Wedemeyer appeared in the popular TV series from 1971-80, playing the role of Edward D. ``Duke'' Lukela. He appeared in more than 300 episodes, calling it ``a fascinating experience.''

After graduating from St. Louis High School, he went to St. Mary's College in California, where he made the 1945 AP All-America team. The elusive running back was known as ``Squirmin' Herman'' and the ``Hula-hipped Hawaiian.''

Grantland Rice called Wedemeyer the most outstanding football player of 1945.

He was a member of the National Football Foundation College Hall of Fame and the Hawaii Sports Hall of Fame.

He also was a veteran of the Naval Air Corps.

Wedemeyer made headlines in New York in 1946 when St. Mary's played Fordham at the Polo Grounds. He was playing safety when Fordham quick-kicked the football over his head. He retreated back to his own 25-yard line to field the punt.
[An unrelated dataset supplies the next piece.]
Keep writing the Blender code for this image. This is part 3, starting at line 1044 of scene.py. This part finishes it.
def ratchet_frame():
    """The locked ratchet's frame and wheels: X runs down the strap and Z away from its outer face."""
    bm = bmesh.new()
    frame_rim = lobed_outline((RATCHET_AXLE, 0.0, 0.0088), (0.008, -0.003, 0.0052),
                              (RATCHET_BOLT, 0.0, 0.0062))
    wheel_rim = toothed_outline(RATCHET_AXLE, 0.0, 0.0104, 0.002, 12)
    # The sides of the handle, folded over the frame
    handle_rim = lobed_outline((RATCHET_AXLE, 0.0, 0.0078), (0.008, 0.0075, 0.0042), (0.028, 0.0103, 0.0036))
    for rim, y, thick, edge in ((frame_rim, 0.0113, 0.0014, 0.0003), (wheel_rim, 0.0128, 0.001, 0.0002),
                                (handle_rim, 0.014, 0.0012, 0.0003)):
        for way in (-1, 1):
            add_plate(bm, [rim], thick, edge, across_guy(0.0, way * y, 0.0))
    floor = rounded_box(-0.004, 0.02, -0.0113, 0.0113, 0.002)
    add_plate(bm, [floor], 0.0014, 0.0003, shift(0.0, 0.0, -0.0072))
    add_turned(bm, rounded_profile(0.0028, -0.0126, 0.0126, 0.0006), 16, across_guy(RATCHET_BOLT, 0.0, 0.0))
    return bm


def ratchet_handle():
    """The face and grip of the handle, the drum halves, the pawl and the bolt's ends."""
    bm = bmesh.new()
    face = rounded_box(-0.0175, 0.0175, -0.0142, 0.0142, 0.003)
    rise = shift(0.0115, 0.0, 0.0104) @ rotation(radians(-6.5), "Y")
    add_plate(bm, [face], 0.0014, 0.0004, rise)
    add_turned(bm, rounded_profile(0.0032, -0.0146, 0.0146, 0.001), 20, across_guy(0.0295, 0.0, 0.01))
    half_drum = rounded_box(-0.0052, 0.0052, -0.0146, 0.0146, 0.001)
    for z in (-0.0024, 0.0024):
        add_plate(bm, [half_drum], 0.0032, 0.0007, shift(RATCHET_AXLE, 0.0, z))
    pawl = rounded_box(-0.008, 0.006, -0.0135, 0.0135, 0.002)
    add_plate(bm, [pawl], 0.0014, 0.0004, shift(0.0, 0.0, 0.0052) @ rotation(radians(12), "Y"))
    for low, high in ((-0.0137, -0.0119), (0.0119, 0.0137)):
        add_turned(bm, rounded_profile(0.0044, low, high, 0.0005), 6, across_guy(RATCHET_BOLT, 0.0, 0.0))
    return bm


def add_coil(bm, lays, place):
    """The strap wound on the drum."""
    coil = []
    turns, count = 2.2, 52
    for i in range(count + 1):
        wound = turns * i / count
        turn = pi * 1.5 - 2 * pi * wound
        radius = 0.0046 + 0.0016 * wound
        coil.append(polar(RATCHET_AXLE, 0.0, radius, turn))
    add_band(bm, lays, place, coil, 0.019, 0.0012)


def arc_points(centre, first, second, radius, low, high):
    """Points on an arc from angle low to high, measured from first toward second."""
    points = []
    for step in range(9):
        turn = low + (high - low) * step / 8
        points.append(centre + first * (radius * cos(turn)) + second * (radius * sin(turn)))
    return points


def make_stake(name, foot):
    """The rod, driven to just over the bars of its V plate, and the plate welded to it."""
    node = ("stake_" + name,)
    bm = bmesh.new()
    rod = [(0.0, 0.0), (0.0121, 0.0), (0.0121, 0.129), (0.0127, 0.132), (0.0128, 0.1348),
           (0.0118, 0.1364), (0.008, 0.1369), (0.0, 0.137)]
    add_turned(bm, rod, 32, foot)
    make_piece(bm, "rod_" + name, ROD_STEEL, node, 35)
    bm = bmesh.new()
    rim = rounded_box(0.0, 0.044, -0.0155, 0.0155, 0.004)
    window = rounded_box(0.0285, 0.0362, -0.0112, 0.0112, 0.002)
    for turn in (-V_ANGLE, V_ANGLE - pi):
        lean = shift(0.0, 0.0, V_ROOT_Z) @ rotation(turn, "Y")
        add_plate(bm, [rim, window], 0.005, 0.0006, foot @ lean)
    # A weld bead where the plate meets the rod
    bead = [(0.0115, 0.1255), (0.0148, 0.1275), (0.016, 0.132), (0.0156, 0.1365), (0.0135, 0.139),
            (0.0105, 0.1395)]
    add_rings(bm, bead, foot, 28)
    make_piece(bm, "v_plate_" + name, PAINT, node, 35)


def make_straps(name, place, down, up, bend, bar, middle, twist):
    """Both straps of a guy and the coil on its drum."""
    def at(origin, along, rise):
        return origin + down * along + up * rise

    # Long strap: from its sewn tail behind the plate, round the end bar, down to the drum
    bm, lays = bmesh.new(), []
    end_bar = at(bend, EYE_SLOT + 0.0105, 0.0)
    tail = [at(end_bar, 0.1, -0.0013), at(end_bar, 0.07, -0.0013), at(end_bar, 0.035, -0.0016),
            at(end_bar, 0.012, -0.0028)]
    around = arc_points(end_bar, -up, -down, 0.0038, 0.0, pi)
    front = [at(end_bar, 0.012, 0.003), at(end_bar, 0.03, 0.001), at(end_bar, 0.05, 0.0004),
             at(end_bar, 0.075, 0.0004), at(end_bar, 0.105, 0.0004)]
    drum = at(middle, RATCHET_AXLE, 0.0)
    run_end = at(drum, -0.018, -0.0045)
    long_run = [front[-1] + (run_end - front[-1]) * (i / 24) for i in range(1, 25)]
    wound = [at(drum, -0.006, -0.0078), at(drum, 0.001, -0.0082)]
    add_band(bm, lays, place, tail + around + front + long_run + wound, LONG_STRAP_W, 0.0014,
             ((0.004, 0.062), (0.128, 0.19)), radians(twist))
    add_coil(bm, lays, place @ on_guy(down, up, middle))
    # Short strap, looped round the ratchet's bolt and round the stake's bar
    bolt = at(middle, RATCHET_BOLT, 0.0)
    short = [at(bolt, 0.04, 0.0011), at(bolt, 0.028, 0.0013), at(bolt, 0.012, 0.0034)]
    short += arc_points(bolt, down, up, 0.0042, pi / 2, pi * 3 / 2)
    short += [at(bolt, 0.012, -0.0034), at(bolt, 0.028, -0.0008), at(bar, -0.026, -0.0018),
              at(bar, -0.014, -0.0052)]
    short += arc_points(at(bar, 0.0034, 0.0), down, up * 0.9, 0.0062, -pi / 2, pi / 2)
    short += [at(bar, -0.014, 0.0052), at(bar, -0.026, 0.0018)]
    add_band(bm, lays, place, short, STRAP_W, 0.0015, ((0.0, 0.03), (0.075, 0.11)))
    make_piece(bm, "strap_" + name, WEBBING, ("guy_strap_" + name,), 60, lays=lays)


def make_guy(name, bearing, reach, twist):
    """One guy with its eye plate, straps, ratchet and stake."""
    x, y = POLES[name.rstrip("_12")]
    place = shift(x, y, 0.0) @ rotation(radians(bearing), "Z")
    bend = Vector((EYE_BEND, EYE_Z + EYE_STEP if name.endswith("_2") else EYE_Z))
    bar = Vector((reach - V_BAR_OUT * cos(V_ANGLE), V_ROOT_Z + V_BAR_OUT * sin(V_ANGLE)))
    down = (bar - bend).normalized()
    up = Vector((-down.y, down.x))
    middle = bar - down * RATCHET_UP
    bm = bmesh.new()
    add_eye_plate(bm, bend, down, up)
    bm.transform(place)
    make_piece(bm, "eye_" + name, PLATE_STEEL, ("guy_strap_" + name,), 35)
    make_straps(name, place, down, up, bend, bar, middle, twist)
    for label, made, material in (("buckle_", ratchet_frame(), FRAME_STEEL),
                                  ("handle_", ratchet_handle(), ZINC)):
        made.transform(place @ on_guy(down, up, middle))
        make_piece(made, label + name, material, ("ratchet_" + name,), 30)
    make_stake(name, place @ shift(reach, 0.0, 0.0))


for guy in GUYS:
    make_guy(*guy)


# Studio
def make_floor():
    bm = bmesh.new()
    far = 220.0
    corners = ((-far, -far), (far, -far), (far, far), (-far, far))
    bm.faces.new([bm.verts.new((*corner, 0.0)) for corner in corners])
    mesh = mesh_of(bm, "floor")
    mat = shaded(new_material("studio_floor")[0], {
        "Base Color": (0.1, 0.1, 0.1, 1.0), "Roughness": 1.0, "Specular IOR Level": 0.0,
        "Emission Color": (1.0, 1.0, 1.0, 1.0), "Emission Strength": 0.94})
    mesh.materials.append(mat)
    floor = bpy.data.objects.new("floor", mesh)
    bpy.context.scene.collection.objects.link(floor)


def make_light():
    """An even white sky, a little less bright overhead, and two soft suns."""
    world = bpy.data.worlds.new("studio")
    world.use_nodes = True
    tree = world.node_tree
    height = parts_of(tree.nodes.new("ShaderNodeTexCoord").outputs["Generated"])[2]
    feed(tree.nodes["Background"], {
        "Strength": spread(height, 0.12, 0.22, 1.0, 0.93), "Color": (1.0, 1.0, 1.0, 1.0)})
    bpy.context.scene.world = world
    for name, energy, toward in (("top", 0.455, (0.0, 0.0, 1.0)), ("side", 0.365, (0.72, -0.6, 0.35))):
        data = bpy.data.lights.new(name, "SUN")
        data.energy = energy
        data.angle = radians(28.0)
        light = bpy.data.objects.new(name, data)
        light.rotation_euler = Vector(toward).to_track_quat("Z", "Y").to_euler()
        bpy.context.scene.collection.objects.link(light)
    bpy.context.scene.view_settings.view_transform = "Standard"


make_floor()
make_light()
``I saw all 11 of their guys coming at me,'' he recalled in a 1996 interview. ``They were going to kill me. I said to myself, `To heck with that.'''

So Wedemeyer punted the ball back, the ball rolling dead on Fordham's 15-yard line.
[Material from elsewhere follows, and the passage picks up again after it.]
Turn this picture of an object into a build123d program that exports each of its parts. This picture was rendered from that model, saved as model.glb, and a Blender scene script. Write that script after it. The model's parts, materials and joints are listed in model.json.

He also threw an 80-yard touchdown in the 1946 Sugar Bowl against Oklahoma A&M.

Wedemeyer was a first-round draft pick of the Los Angeles Dons of the All America Football Conference but an injury cut short his career.

Wedemeyer returned to Hawaii, where he had a successful business career and entered politics.

He was elected to the Honolulu City Council as a Republican in 1968, and then elected to the state House of Representatives as a Democrat in 1970. He won re-election in 1972.

He was an avid golfer and a member of the Waialae Country Club, where he was a longtime volunteer with the Hawaiian Open golf tournament. For years, Wedemeyer announced the names of the golfers as they approached the first tee.

Details on survivors were not immediately available.